Greg y Maggie siempre habían mantenido una relación cómoda. Ni siquiera al principio se basó tanto en la atracción ni en la química como en la amistad y los objetivos comunes. Objetivos que habían cambiado en el transcurso de los años, y una amistad que había dado paso a la comodidad. Últimamente, Maggie se preguntaba si se habían distanciado o si nunca habían estado realmente unidos.

No importaba. Las personas luchaban por conservar su matrimonio; Maggie lo creía sinceramente. Al menos, Greg la había llamado, había dado el primer paso hacia la reconciliación; debía de ser una buena señal.

Marcó el número de su oficina y esperó pacientemente mientras el timbre sonaba cuatro, cinco, seis veces.

–Brackman, Harvey y Lowe. ¿En qué puedo ayudarlo?

–Querría hablar con Greg Stewart, por favor.

–El señor Stewart está reunido. ¿Quiere dejar un mensaje?

–¿No podría interrumpirlo? Soy su esposa. Ha estado toda la mañana intentando localizarme.

Se produjo una pausa mientras la recepcionista decidía lo razonable que era la petición.

–Un momento, por favor.

El momento se fue alargando. Por fin, transcurridos cinco minutos, Maggie oyó la voz de Greg.

–Maggie, gracias a Dios que te encuentro –hablaba en tono apremiante, pero no arrepentido. Enseguida, se sintió decepcionada en lugar de alarmada–. ¿Por qué no tienes conectado el móvil? –incluso en aquella urgencia tenía que regañarla.

–Se me ha olvidado cargarlo. Lo tendré listo esta tarde.
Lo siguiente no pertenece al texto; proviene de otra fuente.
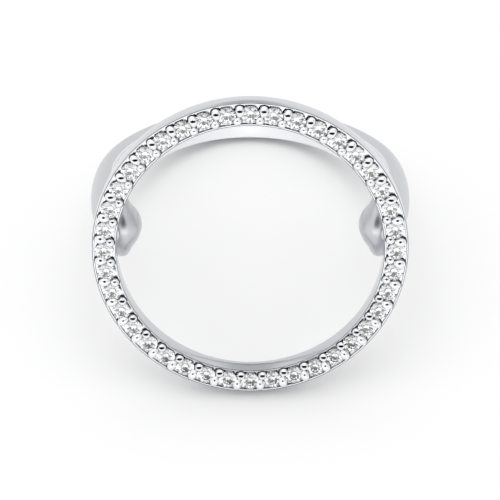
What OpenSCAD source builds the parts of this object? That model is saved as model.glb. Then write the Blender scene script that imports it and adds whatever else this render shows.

–Bueno, no importa –parecía irritado, como si fuera ella quien hubiera sacado el tema–. Se trata de tu madre –su tono cambió automáticamente a la voz compasiva que empleaba con los clientes que acababan de perder el caso. Maggie hundió las uñas en el brazo de cuero y esperó a que continuara–. La han ingresado en el hospital.

Maggie inclinó la cabeza hacia atrás, cerró los ojos y tragó saliva.

–¿Qué ha hecho ahora?

–Creo que empieza a ir en serio, Maggie. Esta vez ha usado una cuchilla.

 

 

Maggie colgó el teléfono y se masajeó las sienes. Le palpitaba la cabeza, el cuello e incluso los hombros. Se había pasado los últimos veinte minutos discutiendo con el médico que estaba atendiendo a su madre. Había sido el primero de su promoción, le había asegurado con arrogancia. Acababa de licenciarse y ya creía saberlo todo. Pues no conocía a su madre; ni siquiera se había molestado en estudiar su historial. Cuando Maggie le recomendó que llamara a la terapeuta de su madre y le dio el número, se mostró aliviado, incluso agradecido.